Warren continues in the long line of Catholics from Saint Paul and Saint Augustine forward, to find something inherently sinful about the human desire for sex, whether with oneself, or others, whether with the opposite sex, or one’s own. One of the 39 articles of the Anglican religion, written in the 1540s, expresses it thus.
IX:…..”the lust of the flesh, called in Greek, phronea sarkos, (which some do expound the wisdom, some sensuality, some the affection, some the desire, of the flesh), is not subject to the Law of God. And although there is no condemnation for them that believe and are baptized; yet the Apostle doth confess, that concupiscence and lust hath of itself the nature of sin.

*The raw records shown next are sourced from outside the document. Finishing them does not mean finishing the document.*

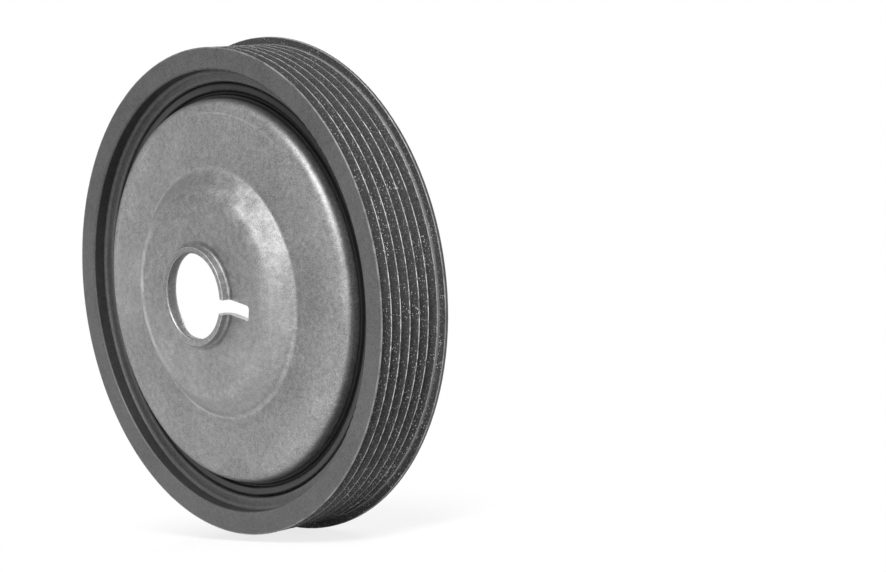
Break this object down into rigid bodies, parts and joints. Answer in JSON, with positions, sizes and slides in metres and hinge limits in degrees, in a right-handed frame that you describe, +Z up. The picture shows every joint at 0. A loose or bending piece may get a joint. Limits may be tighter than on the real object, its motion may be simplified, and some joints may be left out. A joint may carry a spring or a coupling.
{
  "type": "ribbed belt pulley",
  "caption": "Ribbed belt pulley with a torsional damper: grooved cast-iron ring, bonded rubber ring and deep-drawn steel hub with a slotted bore.",
  "frame": {"origin": "centre of the bore, in the plane of the hub's flat rear seat", "axes": "Y is the axis of rotation and points from the front of the pulley to the engine, so the front looks towards -Y; +Z is up as the pulley stands, and the hub's slot points 16.1 degrees below +X"},
  "size_m": [0.155, 0.0345, 0.155],
  "materials": {
    "phosphated_iron": "machined, dark matte phosphate coating, with one bare drilled spot",
    "rubber": "moulded, satin",
    "phosphated_sheet": "pressed sheet, fine-grained satin phosphate coating"
  },
  "bodies": {
    "root": {"pulley_ring": "phosphated_iron", "rubber_ring": "rubber", "hub": "phosphated_sheet"}
  },
  "joints": []
}
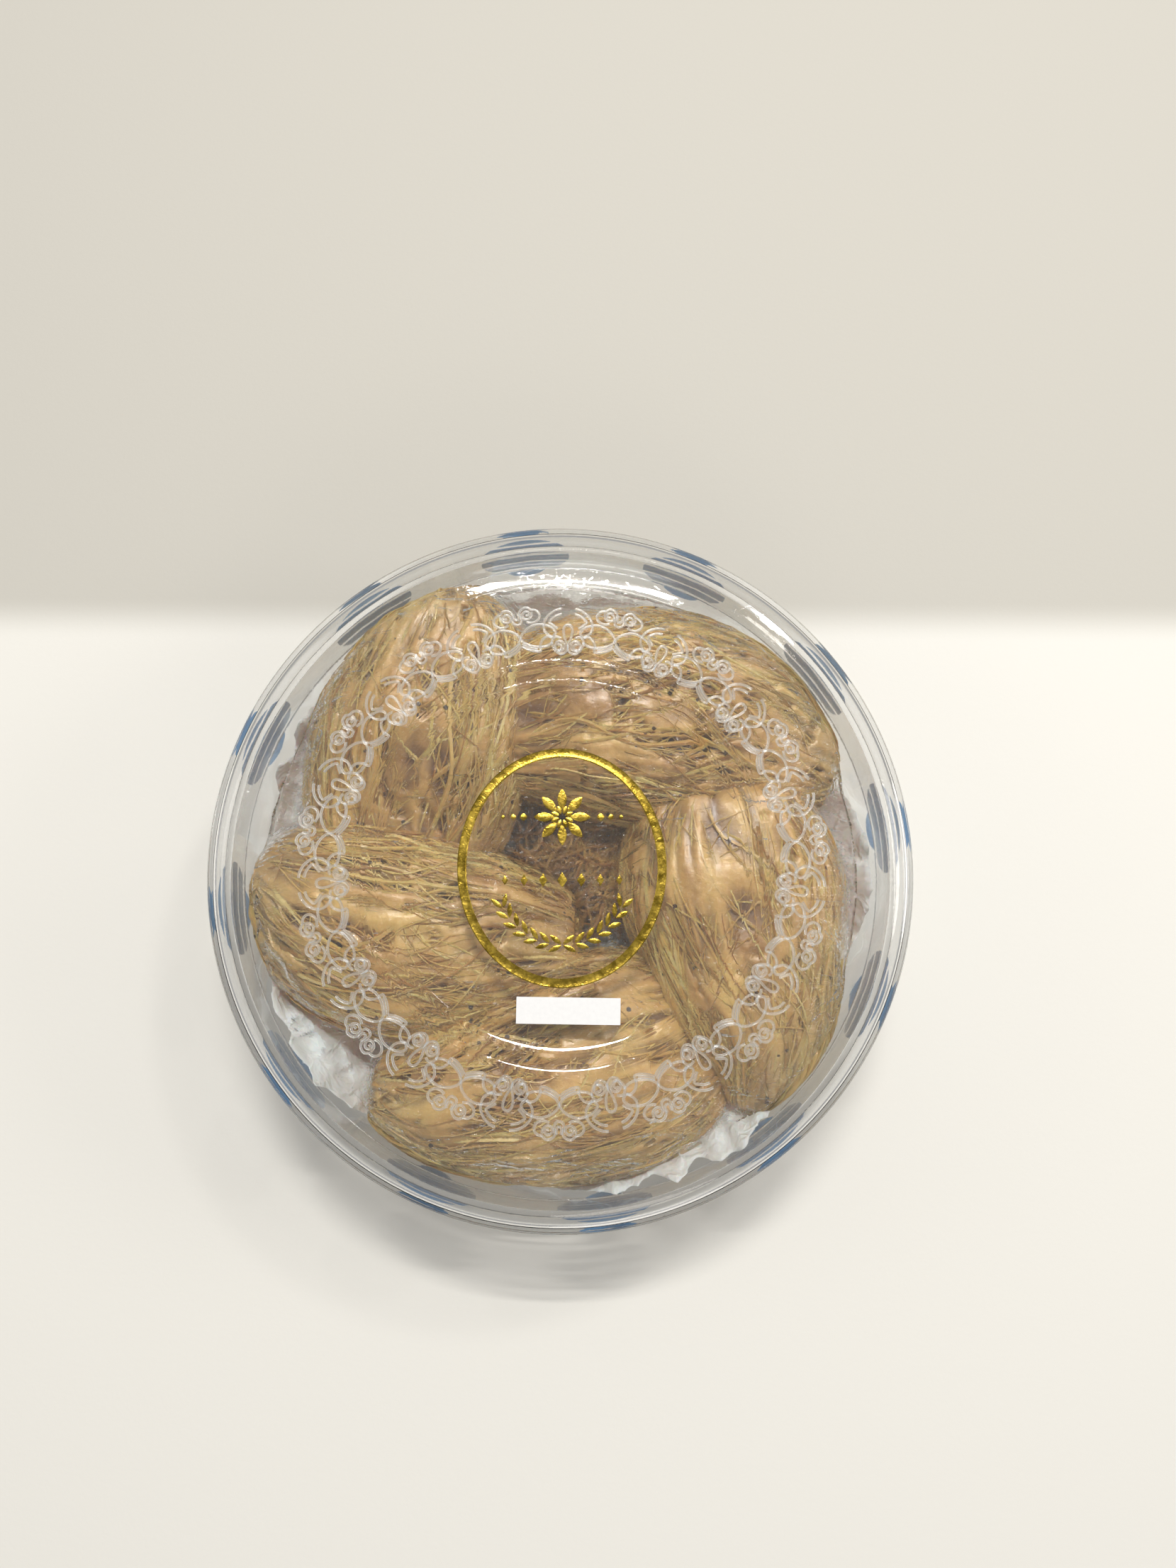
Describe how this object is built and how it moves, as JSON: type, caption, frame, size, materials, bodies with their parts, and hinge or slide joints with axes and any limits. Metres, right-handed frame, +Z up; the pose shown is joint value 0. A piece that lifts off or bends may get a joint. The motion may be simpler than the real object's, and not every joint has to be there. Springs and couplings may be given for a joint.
{
  "type": "edible birds nest in a round clear box",
  "caption": "Half-cup swiftlet nests of hardened strands, overlapping like a pinwheel under film in a round clear box sealed with tape.",
  "frame": {"origin": "on the box's axis, at the plane that its foot stands on", "axes": "+Z up through the lid, -Y towards a reader of the label, +X to the reader's right"},
  "size_m": [0.1799, 0.1799, 0.052],
  "materials": {
    "clear_plastic": "clear glossy moulded polystyrene",
    "nest_strands": "hardened translucent strands, half gloss, tan with olive and brown ends",
    "tissue": "thin crumpled white paper",
    "film": "thin clear glossy film",
    "label_paper": "plain matt white paper",
    "tape_film": "clear tape with plain blue prints"
  },
  "bodies": {
    "root": {"box_tray": "clear_plastic", "box_lid": "clear_plastic", "nest_back_left": "nest_strands", "nest_back_right": "nest_strands", "nest_left": "nest_strands", "nest_front": "nest_strands", "nest_right": "nest_strands", "tissue_paper": "tissue", "cling_film": "film", "paper_label": "label_paper", "seal_tape": "tape_film"}
  },
  "joints": []
}
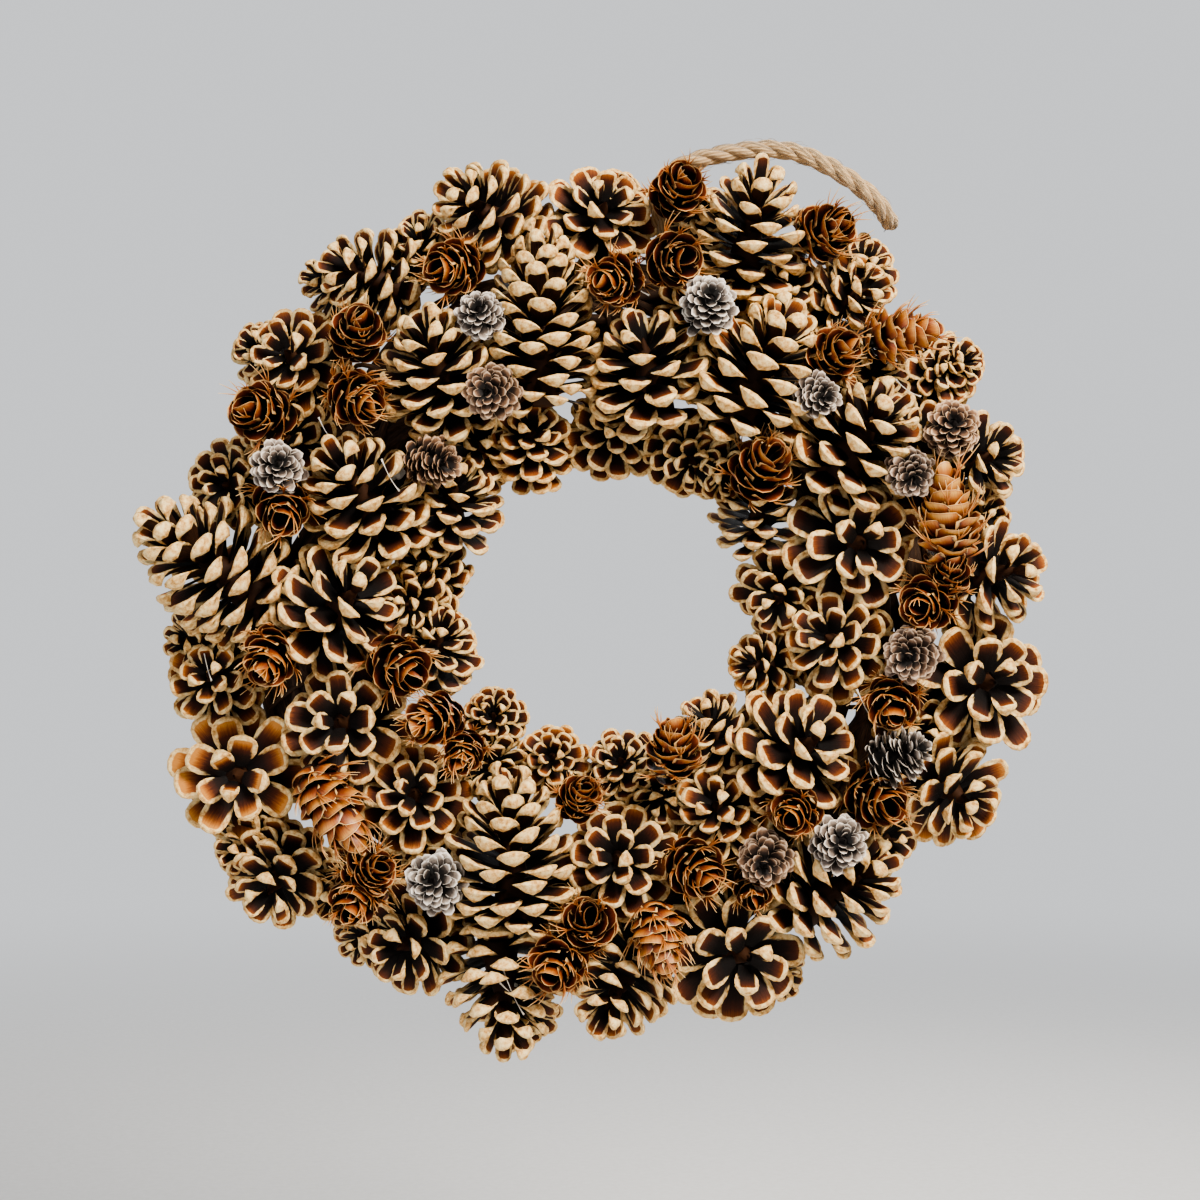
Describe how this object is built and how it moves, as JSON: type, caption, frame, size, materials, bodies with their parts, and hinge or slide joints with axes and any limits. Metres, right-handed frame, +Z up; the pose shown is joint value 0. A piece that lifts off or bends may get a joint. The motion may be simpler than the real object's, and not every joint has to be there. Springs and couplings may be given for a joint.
{
  "type": "pinecone wreath",
  "caption": "Round hanging wreath of open pine cones, fir cones and larch cones glued to a vine ring, with a jute rope loop at the top.",
  "frame": {"origin": "where the wall's hook carries the base ring: the ring's inner edge, at the top of its flat back", "axes": "+Z up, the wreath in the XZ plane, -Y its face, +Y its back, towards the wall"},
  "size_m": [0.3465, 0.0634, 0.3565],
  "materials": {
    "pine_cone": "dry open cone scales, dark inside, with cream tips",
    "fir_cone": "thin red-brown papery scales with pale bracts",
    "larch_cone": "weathered grey-brown thin scales",
    "vine_ring": "wound dark vine twigs with bark",
    "jute_rope": "three-strand twisted natural jute",
    "hot_glue": "clear to milky hot-melt glue dabs and threads"
  },
  "bodies": {
    "root": {"base_ring": "vine_ring", "hanging_rope": "jute_rope", "pine_cone_01": "pine_cone", "pine_cone_02": "pine_cone", "pine_cone_03": "pine_cone", "pine_cone_04": "pine_cone", "pine_cone_05": "pine_cone", "pine_cone_06": "pine_cone", "pine_cone_07": "pine_cone", "pine_cone_08": "pine_cone", "pine_cone_09": "pine_cone", "pine_cone_10": "pine_cone", "pine_cone_11": "pine_cone", "pine_cone_12": "pine_cone", "pine_cone_13": "pine_cone", "pine_cone_14": "pine_cone", "pine_cone_15": "pine_cone", "pine_cone_16": "pine_cone", "pine_cone_17": "pine_cone", "pine_cone_18": "pine_cone", "pine_cone_19": "pine_cone", "pine_cone_20": "pine_cone", "pine_cone_21": "pine_cone", "pine_cone_22": "pine_cone", "pine_cone_23": "pine_cone", "pine_cone_24": "pine_cone", "pine_cone_25": "pine_cone", "pine_cone_26": "pine_cone", "pine_cone_27": "pine_cone", "pine_cone_28": "pine_cone", "pine_cone_29": "pine_cone", "pine_cone_30": "pine_cone", "pine_cone_31": "pine_cone", "pine_cone_32": "pine_cone", "pine_cone_33": "pine_cone", "pine_cone_34": "pine_cone", "pine_cone_35": "pine_cone", "pine_cone_36": "pine_cone", "pine_cone_37": "pine_cone", "pine_cone_38": "pine_cone", "pine_cone_39": "pine_cone", "pine_cone_40": "pine_cone", "pine_cone_41": "pine_cone", "pine_cone_42": "pine_cone", "pine_cone_43": "pine_cone", "pine_cone_44": "pine_cone", "pine_cone_45": "pine_cone", "pine_cone_46": "pine_cone", "pine_cone_47": "pine_cone", "pine_cone_48": "pine_cone", "pine_cone_49": "pine_cone", "fir_cone_01": "fir_cone", "fir_cone_02": "fir_cone", "fir_cone_03": "fir_cone", "fir_cone_04": "fir_cone", "fir_cone_05": "fir_cone", "fir_cone_06": "fir_cone", "larch_cone_01": "larch_cone", "larch_cone_02": "larch_cone", "larch_cone_03": "larch_cone"}
  },
  "joints": []
}
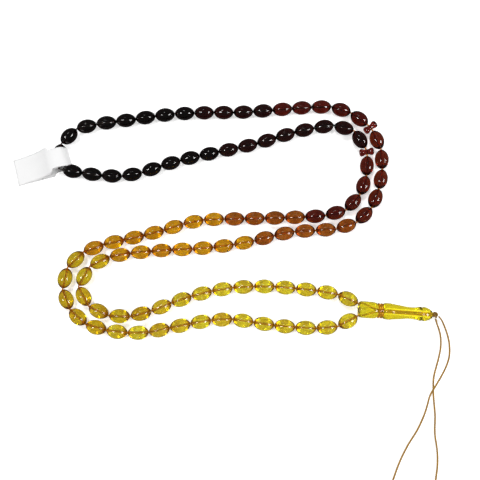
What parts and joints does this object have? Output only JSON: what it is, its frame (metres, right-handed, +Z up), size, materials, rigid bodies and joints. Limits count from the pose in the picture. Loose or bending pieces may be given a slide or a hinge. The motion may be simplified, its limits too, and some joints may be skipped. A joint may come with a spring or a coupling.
{
  "type": "misbaha prayer beads",
  "caption": "Loop of olive-shaped amber beads shading from black cherry to lemon on one thread, with two spool separators, a turned imame, two thread tails and a paper tag.",
  "frame": {"origin": "on the table, under the middle of the box round the laid-out loop, imame and tag, without the two tails", "axes": "+X along the rows of beads, from the tag towards the imame; +Y towards the row of dark beads; +Z up from the table"},
  "size_m": [0.2, 0.1858, 0.0073],
  "materials": {
    "amber_lemon": "polished, transparent, with inclusions",
    "amber_olive_gold": "polished, transparent, with inclusions",
    "amber_golden_orange": "polished, transparent, with cloudy patches",
    "amber_cognac_orange": "polished, translucent",
    "amber_red_brown": "polished, translucent",
    "amber_cherry_red": "polished, translucent",
    "amber_dark_maroon": "polished, nearly opaque",
    "amber_black_cherry": "polished, nearly opaque",
    "amber_dark_cherry": "polished, translucent",
    "thread_gold": "waxed twisted thread",
    "thread_brown": "waxed twisted thread",
    "separator_cherry": "polished, nearly opaque",
    "imame_lemon": "polished, transparent",
    "tag_paper": "matt coated paper"
  },
  "bodies": {
    "middle_run": {"beads_13_to_15": "amber_olive_gold", "beads_16_to_18": "amber_golden_orange", "beads_19_to_21": "amber_golden_orange", "beads_22_to_24": "amber_golden_orange", "beads_25_to_27": "amber_cognac_orange", "beads_28_to_30": "amber_red_brown", "beads_31_to_33": "amber_red_brown", "beads_67_to_69": "amber_dark_cherry", "beads_70_to_72": "amber_dark_cherry", "beads_73_to_75": "amber_cognac_orange", "beads_76_to_78": "amber_golden_orange", "beads_79_to_81": "amber_golden_orange", "beads_82_to_84": "amber_olive_gold", "beads_85_to_87": "amber_olive_gold", "thread_middle_first": "thread_brown", "thread_middle_last": "thread_brown"},
    "far_run": {"beads_36_to_38": "amber_cherry_red", "beads_39_to_41": "amber_dark_maroon", "beads_42_to_44": "amber_black_cherry", "beads_45_to_47": "amber_black_cherry", "beads_53_to_55": "amber_black_cherry", "beads_56_to_58": "amber_black_cherry", "beads_59_to_61": "amber_dark_maroon", "beads_62_to_64": "amber_dark_maroon", "thread_far": "thread_brown"},
    "near_run": {"beads_07_to_09": "amber_lemon", "beads_10_to_12": "amber_olive_gold", "beads_88_to_90": "amber_lemon", "beads_91_to_93": "amber_lemon", "thread_near_first": "thread_gold", "thread_near_last": "thread_gold"},
    "imame_end_run": {"beads_03_to_05": "amber_lemon", "beads_95_to_97": "amber_lemon", "thread_imame_end_first": "thread_gold", "thread_imame_end_last": "thread_gold"},
    "imame": {"imame_junction_bead": "imame_lemon", "thread_through_imame": "thread_gold", "tail_knot": "thread_gold", "tail_inner": "thread_gold", "tail_outer": "thread_gold"},
    "imame_ring": {"imame_ring": "imame_lemon"},
    "imame_body": {"imame_body": "imame_lemon"},
    "tag": {"paper_tag": "tag_paper"},
    "separator_first": {"separator_first": "separator_cherry"},
    "separator_second": {"separator_second": "separator_cherry"},
    "bead_01": {"bead_01": "amber_lemon"},
    "bead_02": {"bead_02": "amber_lemon"},
    "bead_06": {"bead_06": "amber_lemon"},
    "bead_34": {"bead_34": "amber_cherry_red"},
    "bead_35": {"bead_35": "amber_cherry_red"},
    "bead_48": {"bead_48": "amber_black_cherry"},
    "bead_49": {"bead_49": "amber_black_cherry"},
    "bead_50": {"bead_50": "amber_black_cherry"},
    "bead_51": {"bead_51": "amber_black_cherry"},
    "bead_52": {"bead_52": "amber_black_cherry"},
    "bead_65": {"bead_65": "amber_dark_maroon"},
    "bead_66": {"bead_66": "amber_dark_maroon"},
    "bead_94": {"bead_94": "amber_lemon"},
    "bead_98": {"bead_98": "amber_lemon"},
    "bead_99": {"bead_99": "amber_lemon"}
  },
  "joints": [
    {"name": "far_run_lift", "type": "hinge", "parent": "middle_run", "child": "far_run", "pos_m": [0.05358, 0.04817, 0.00415], "axis": [-0.1025, 0.9947, 0], "range_deg": [0, 35]},
    {"name": "near_run_lift", "type": "hinge", "parent": "middle_run", "child": "near_run", "pos_m": [-0.04864, -0.04822, 0.00415], "axis": [-0.1091, -0.994, 0], "range_deg": [0, 25]},
    {"name": "imame_end_lift", "type": "hinge", "parent": "near_run", "child": "imame_end_run", "pos_m": [0.01611, -0.03995, 0.00415], "axis": [-0.0132, -0.9999, 0], "range_deg": [0, 30]},
    {"name": "imame_lift", "type": "hinge", "parent": "imame_end_run", "child": "imame", "pos_m": [0.0629, -0.04215, 0.005], "axis": [-0.075, -0.9972, 0], "range_deg": [0, 30]},
    {"name": "imame_ring_spin", "type": "hinge", "parent": "imame", "child": "imame_ring", "pos_m": [0.0628, -0.04215, 0.00365], "axis": [0.9972, -0.075, 0], "continuous": true},
    {"name": "imame_body_spin", "type": "hinge", "parent": "imame", "child": "imame_body", "pos_m": [0.0628, -0.04215, 0.00365], "axis": [0.9972, -0.075, 0], "continuous": true},
    {"name": "tag_swing", "type": "hinge", "parent": "far_run", "child": "tag", "pos_m": [-0.07422, 0.0236, 0.0032], "axis": [-0.2672, 0.9636, 0], "range_deg": [0, 75]},
    {"name": "separator_first_swing", "type": "hinge", "parent": "middle_run", "child": "separator_first", "pos_m": [0.0712, 0.0425, 0.0032], "axis": [-0.6272, 0.7789, 0], "range_deg": [-30, 30]},
    {"name": "separator_second_swing", "type": "hinge", "parent": "middle_run", "child": "separator_second", "pos_m": [0.069, 0.0305, 0.0032], "axis": [0.1612, -0.9869, 0], "range_deg": [-30, 30]},
    {"name": "bead_01_spin", "type": "hinge", "parent": "imame_end_run", "child": "bead_01", "pos_m": [0.05819, -0.03755, 0.0032], "axis": [-0.9111, 0.4121, 0], "continuous": true},
    {"name": "bead_02_spin", "type": "hinge", "parent": "imame_end_run", "child": "bead_02", "pos_m": [0.04902, -0.03471, 0.0032], "axis": [-0.9845, 0.1753, 0], "continuous": true},
    {"name": "bead_06_spin", "type": "hinge", "parent": "near_run", "child": "bead_06", "pos_m": [0.0115, -0.03227, 0.0032], "axis": [-0.9982, -0.0598, 0], "continuous": true},
    {"name": "bead_34_spin", "type": "hinge", "parent": "middle_run", "child": "bead_34", "pos_m": [0.06615, 0.04674, 0.0032], "axis": [-0.7874, 0.6164, 0], "continuous": true},
    {"name": "bead_35_spin", "type": "hinge", "parent": "middle_run", "child": "bead_35", "pos_m": [0.05775, 0.0512, 0.0032], "axis": [-0.9502, 0.3116, 0], "continuous": true},
    {"name": "bead_48_spin", "type": "hinge", "parent": "far_run", "child": "bead_48", "pos_m": [-0.06196, 0.04304, 0.0032], "axis": [-0.9688, -0.248, 0], "continuous": true},
    {"name": "bead_49_spin", "type": "hinge", "parent": "far_run", "child": "bead_49", "pos_m": [-0.07002, 0.03818, 0.0032], "axis": [-0.6838, -0.7297, 0], "continuous": true},
    {"name": "bead_50_spin", "type": "hinge", "parent": "far_run", "child": "bead_50", "pos_m": [-0.07388, 0.02964, 0.0032], "axis": [-0.0868, -0.9962, 0], "continuous": true},
    {"name": "bead_51_spin", "type": "hinge", "parent": "far_run", "child": "bead_51", "pos_m": [-0.06762, 0.02127, 0.0032], "axis": [0.9827, -0.185, 0], "continuous": true},
    {"name": "bead_52_spin", "type": "hinge", "parent": "far_run", "child": "bead_52", "pos_m": [-0.05853, 0.01981, 0.0032], "axis": [0.9913, -0.1319, 0], "continuous": true},
    {"name": "bead_65_spin", "type": "hinge", "parent": "middle_run", "child": "bead_65", "pos_m": [0.05879, 0.04221, 0.0032], "axis": [0.9595, -0.2818, 0], "continuous": true},
    {"name": "bead_66_spin", "type": "hinge", "parent": "middle_run", "child": "bead_66", "pos_m": [0.06607, 0.03656, 0.0032], "axis": [0.5106, -0.8598, 0], "continuous": true},
    {"name": "bead_94_spin", "type": "hinge", "parent": "near_run", "child": "bead_94", "pos_m": [0.01136, -0.0472, 0.0032], "axis": [0.9887, -0.1501, 0], "continuous": true},
    {"name": "bead_98_spin", "type": "hinge", "parent": "imame_end_run", "child": "bead_98", "pos_m": [0.04848, -0.05016, 0.0032], "axis": [0.9961, 0.0887, 0], "continuous": true},
    {"name": "bead_99_spin", "type": "hinge", "parent": "imame_end_run", "child": "bead_99", "pos_m": [0.05779, -0.0474, 0.0032], "axis": [0.8893, 0.4573, 0], "continuous": true}
  ]
}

If lust be something not subject to the law of God, one asks how it is different from the production of bile or hemoglobin, or the production of neurotransmitters or snot, or any other bodily function. And if lust is subject to the will of God in the same way as other bodily functions and processes, one asks how or why it has the nature of sin.
Sex is how we got here. I mean more by sex than by how we were given birth. I mean sexual selection, how you chose your mate and how you were chosen, is the only means of evolution directed enough, intelligent enough, discriminating enough, to take us from furry-faced bipeds under the plains of Africa to listening to Mozart under northern stars, dining on food with cutlery and table cloths, in the space of 30,000 years. Read Geoffrey Miller’s The Mating Mind for a more complete exposition of this argument. To place in sexual selection the burden of sin is a portion of traditional Christian doctrine that we have all walked away from, for many profound reasons.
All but David Warren and his lonely band of traditional Catholics. May God bless them and preserve them, for they have been made crazy. Our revenge shall be to outbreed them.